What am I Supposed to do with Cheating by Students?

Today was the fifth day of the spring semester in 2024, also the final day of the first week. I taught just one class today. It was the conversation course for the first-year students. Again, I couldn’t get the power source for my laptop computer. In order to save the energy, I made the computer display as dark as possible. The battery lasted until the end of the class. After the class, I came back to my room straightly. Although I wanted to take a rest, I continued to work. I scored small quizzes that I had assigned the second-year students. And then, I found a problem.

In the last semester, I realized that my students of listening course didn’t prepare before the class. They came to the class without listening to audio materials of the textbook. So, I decided adopting new way to make my students listen to audio mp3 before the class; first, I upload mp3 onto Dingtalk to share the listening material, second, students listened to it and take notes about what they listened, and third, at the beginning of the class, I made my students answer to small quiz. I make questions such that a student cannot answer if he/she hasn’t listened to audio materials.
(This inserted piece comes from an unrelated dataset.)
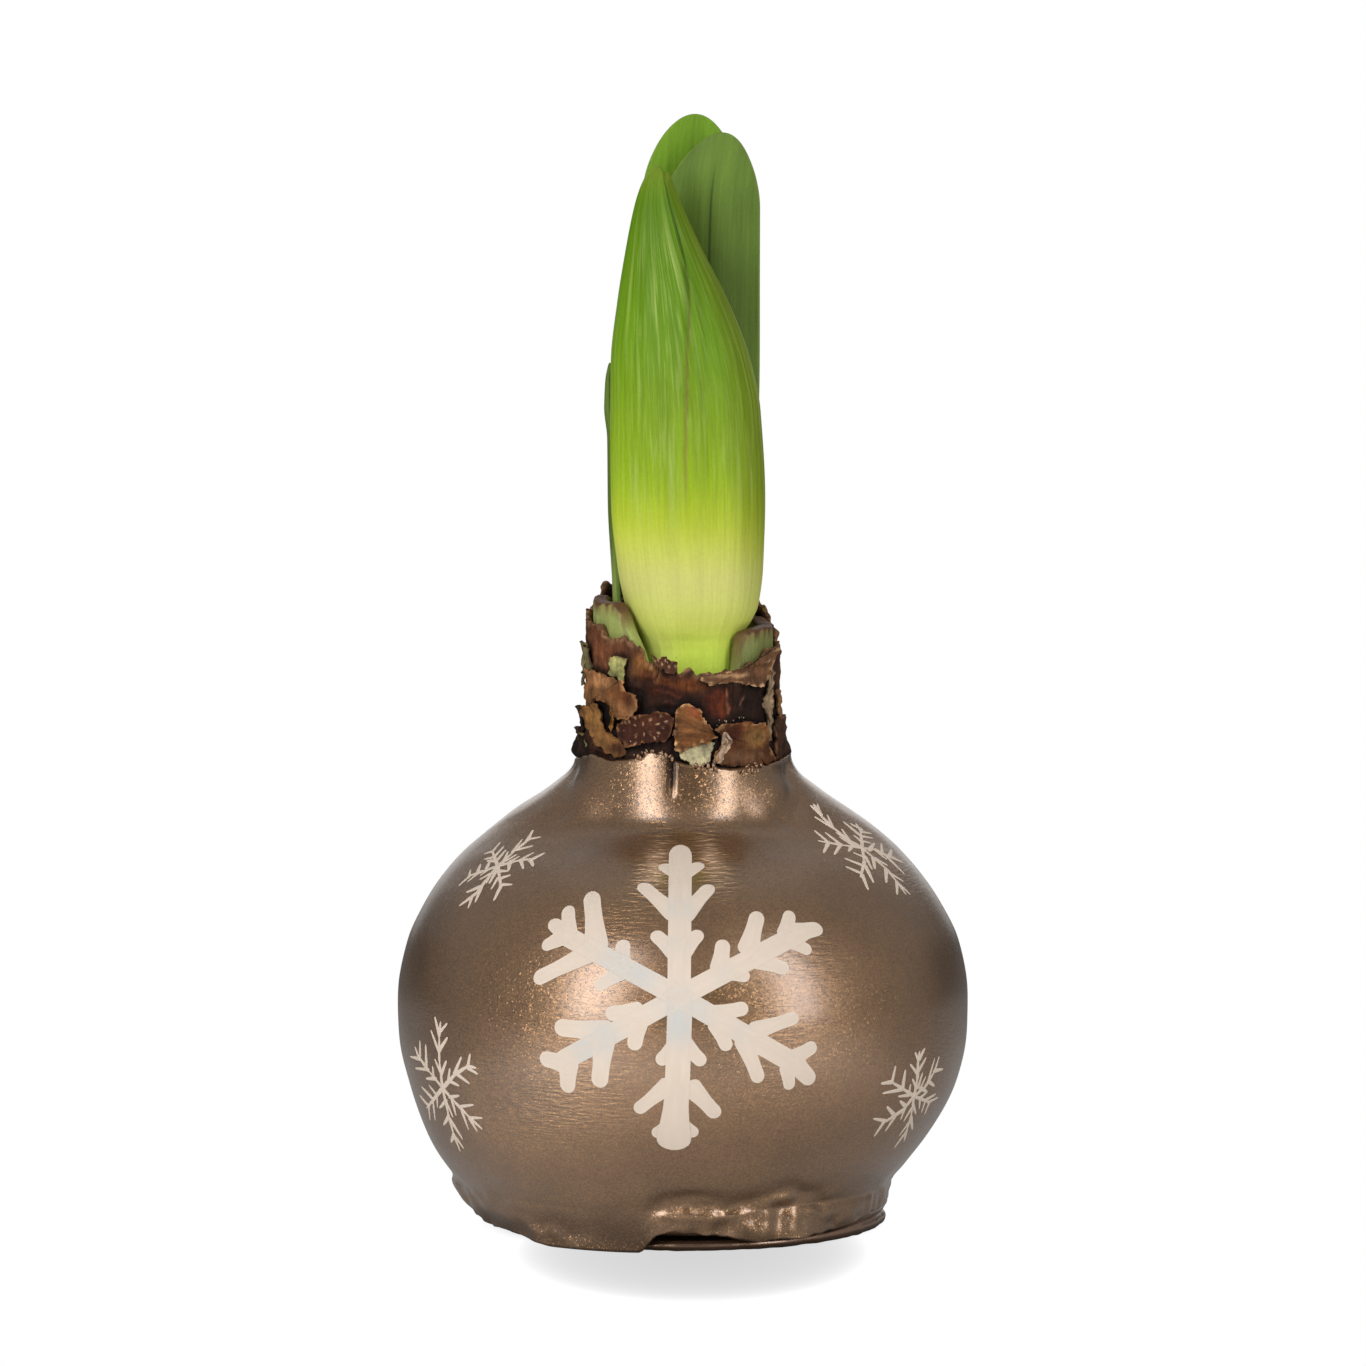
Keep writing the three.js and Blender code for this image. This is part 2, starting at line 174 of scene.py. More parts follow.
def addMesh(name, points, faces, edges=(), **marks):
    mesh = bpy.data.meshes.new(name)
    mesh.from_pydata((np.asarray(points, float) * mm).tolist(), list(edges), faces)
    for key, values in marks.items():
        values = np.asarray(values, np.float32)
        kind, field = {1: ("FLOAT", "value"), 3: ("FLOAT_VECTOR", "vector"),
                       4: ("FLOAT_COLOR", "color")}[values.size // len(points)]
        mark = mesh.attributes.new(key, kind, "POINT")
        mark.data.foreach_set(field, values.ravel())
    mesh.shade_smooth()
    piece = bpy.data.objects.new(name, mesh)
    bpy.context.scene.collection.objects.link(piece)
    return piece


# Closed form through rings of points, [ring][turn], anticlockwise from above. The first and last ring
# are poles, or with ringed the last ring joins the first.
def loftParts(rings, ringed=False, **marks):
    turnCount = rings.shape[1]
    count = len(rings) if ringed else len(rings) - 2
    faces = []
    for ring in range(count if ringed else count - 1):
        low, high = ring * turnCount, (ring + 1) % count * turnCount
        for turn in range(turnCount):
            after = (turn + 1) % turnCount
            faces.append((low + turn, low + after, high + after, high + turn))

    def flat(values):
        values = np.asarray(values, float)
        if ringed:
            return values.reshape(count * turnCount, -1)
        kept = values[1:-1].reshape(count * turnCount, -1)
        return np.vstack([kept, values[0, :1].reshape(1, -1), values[-1, :1].reshape(1, -1)])

    if not ringed:
        foot, tip, top = count * turnCount, count * turnCount + 1, (count - 1) * turnCount
        for turn in range(turnCount):
            after = (turn + 1) % turnCount
            faces.append((foot, after, turn))
            faces.append((tip, top + turn, top + after))
    return flat(rings), faces, {key: flat(values) for key, values in marks.items()}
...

The problem I found was that four students with high points actually didn’t download the mp3 file from Dingtalk. The four were sitting at the same desk with one student. That one student did download mp3 and also got high points. Probably that student’s answers were shared by four cheating students. But I don’t know if that student showed the answers to the four knowingly or not. Every time I found a cheating, I give the student punishment. But not only the cheating student, I also punish the student who helped the cheating. This time I am going to make the points of the four zero. But I need to be careful about how to deal with that one student.